Mahit, as the heroine, also provides an anchor point the non-Teixcalaanli reader can instantly relate to. As a barbarian, her observations are much closer to our own, and help put the multi-layered Imperial culture into proper perspective. Three Seagrass and, for some time, Mahit’s predecessor’s mind recording, are there to unobtrusively explain political context without ever becoming a deus ex machina. With those practical author’s devices, what might have been a chore and required a stack of notesheets turns into an enjoyable and smooth reading experience, and the complexity of the setting becomes spice rather than obstruction.
Still, the book is not exactly suitable for casual reading, even though the action is relatively straightforward. It will be difficult to remember all of the wealth of important detail (and all detail is important with Martine!) if at some point you put the book away and resume reading a few days later. Fortunately, this is less of a problem than one would think – the novel is light-hearted enough and so full of pleasant and interesting banter between the characters that it is hard to put down anyway.
Presentation
The paperback book is large, solid and blocky, not exactly easy to carry around, and quite appropriately so. This is not a book one reads casually in snatches between stops on the tram, rather a book one sits down near the fireplace to read with plenty of time to spare and a cat on one’s lap.
The cover by Jaime Jones deserves special mention. It is a magnificent rendering of the Emperor’s throne room (if somewhat different from the way the Imperial dais is described in the book), and it is wonderfully allusive. The book’s recurring imagery of rays emanating from the Emperor (a fan of spears on the Imperial battle flag, the name of the War Ministry – Six Outreaching Palms – even Emperors’ names like Six Direction or Twelve Solar-Flare) is neatly mirrored in the depicted throne’s architecture, with spikes radiating outward in every direction. Half of the throne is shadowed, hinting at the dangerous secrets that the ambassador (who is standing in the foreground) will have to unravel. It is this half that the Emperor averts his gaze from, and it is this half that Mahit faces. The impression is that dark shadows gather behind the throne, and if viewed that way, the rays emanating from the throne instead become a claw grasping inward at the Imperial figure seated on it.

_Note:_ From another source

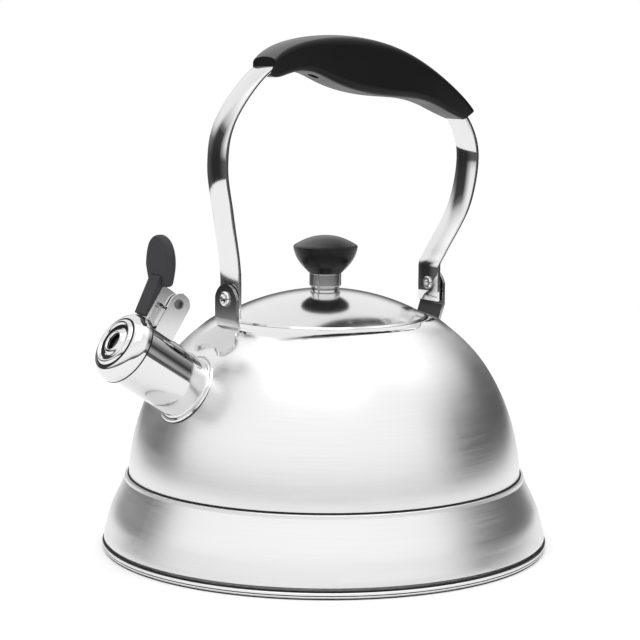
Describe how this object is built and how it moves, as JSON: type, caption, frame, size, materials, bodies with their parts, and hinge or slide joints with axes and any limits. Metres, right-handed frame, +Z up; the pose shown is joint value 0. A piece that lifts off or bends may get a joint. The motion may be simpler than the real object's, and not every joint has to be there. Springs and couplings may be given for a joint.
{
  "type": "stovetop kettle",
  "caption": "Stovetop whistling kettle with a domed steel body, lift-off lid with a round knob, folding strap handle with a black grip, and a sprung whistle cap opened by a thumb lever.",
  "frame": {"origin": "centre of the base underside, on the kettle's own axis, where it stands on the hob", "axes": "+Z up, +X towards the spout, +Y to the kettle's left side when looking along the spout; the handle folds towards either Y side"},
  "size_m": [0.2362, 0.22, 0.2505],
  "materials": {
    "brushed_shell": "fine satin brushing, turning polished on the shoulder round the lid",
    "polished_steel": "mirror-polished stainless steel",
    "plain_steel": "plain bright sheet stainless steel",
    "fastener_steel": "bright formed steel",
    "spring_steel": "drawn spring wire",
    "core_aluminium": "plain rolled plate",
    "soft_black": "soft-touch black, very fine grain",
    "knob_black": "satin black moulding",
    "insert_brass": "turned brass"
  },
  "bodies": {
    "body": {"upper_dome": "brushed_shell", "lower_skirt": "brushed_shell", "heat_disc": "core_aluminium", "base_cap": "brushed_shell", "lid_collar": "polished_steel", "spout_tube": "polished_steel", "spout_flange": "polished_steel", "front_bracket": "polished_steel", "rear_bracket": "polished_steel", "front_rivet": "fastener_steel", "rear_rivet": "fastener_steel", "front_washer": "plain_steel", "rear_washer": "plain_steel", "hinge_bracket": "plain_steel", "hinge_pin": "fastener_steel"},
    "handle": {"handle_strap": "polished_steel", "grip": "soft_black", "grip_cover": "soft_black", "grip_screws": "fastener_steel"},
    "lid": {"lid_dome": "polished_steel", "lid_skirt": "plain_steel", "knob_washer": "polished_steel", "knob_ferrule": "polished_steel", "knob": "knob_black", "knob_insert": "insert_brass", "lid_screw_washer": "plain_steel", "knob_screw": "fastener_steel"},
    "spout_cap": {"whistle_cap": "polished_steel", "whistle_plate": "plain_steel", "whistle_cup": "plain_steel", "lever_plate": "plain_steel", "thumb_lever": "soft_black", "return_spring": "spring_steel"}
  },
  "joints": [
    {"name": "handle_fold", "type": "hinge", "parent": "body", "child": "handle", "pos_m": [0, 0, 0.126], "axis": [1, 0, 0], "range_deg": [-94, 94]},
    {"name": "lid_lift", "type": "slide", "parent": "body", "child": "lid", "axis": [0, 0, 1], "range_m": [0, 0.05]},
    {"name": "cap_flip", "type": "hinge", "parent": "body", "child": "spout_cap", "pos_m": [0.08854, 0, 0.1262], "axis": [0, -1, 0], "range_deg": [0, 55], "stiffness_Nm_per_rad": 0.06, "springref_deg": -28.65, "deforming": ["return_spring"]}
  ]
}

While the throne’s rays and spires all terminate in the Emperor’s figure and should make him the centre of the picture, they don’t. Instead, he seems to blend in with the throne’s machinery, a part of the throne rather than a human being. The real focus, well and subtly done by the artist with the planes of light, is on the ambassador. Mahit is a sharply outlined dark figure standing not in a straight line from the throne, but slightly out to one side, hinting at her position as an outsider but also placing her in opposition to the plane of shadow on the right.
A Memory Called Empire and Traveller
While not at all related to Traveller, the book is a good inspiration read for anyone intending to play an Imperial noble or Aslan courtier. Especially the dialogue is something players can take a leaf out of Martine’s book of, exactly the sort of acerbic threat, triple entendre or political insinuation under a veneer of witty pleasantry that should be the bread and butter of any campaign laced with court intrigue. The Teixcalaanlitzlim, with their intricate culture, conservativism, and collective air of superiority, positively scream “Vilani!”. In fact, the setting is much reminiscent of the First Imperium in its heyday, and much of it is translatable to any decadent-but-still-vigorous empire you care to name. On this basis (and on that of sheer literary enjoyment, of course) I recommend it warmly to any fellow Traveller player.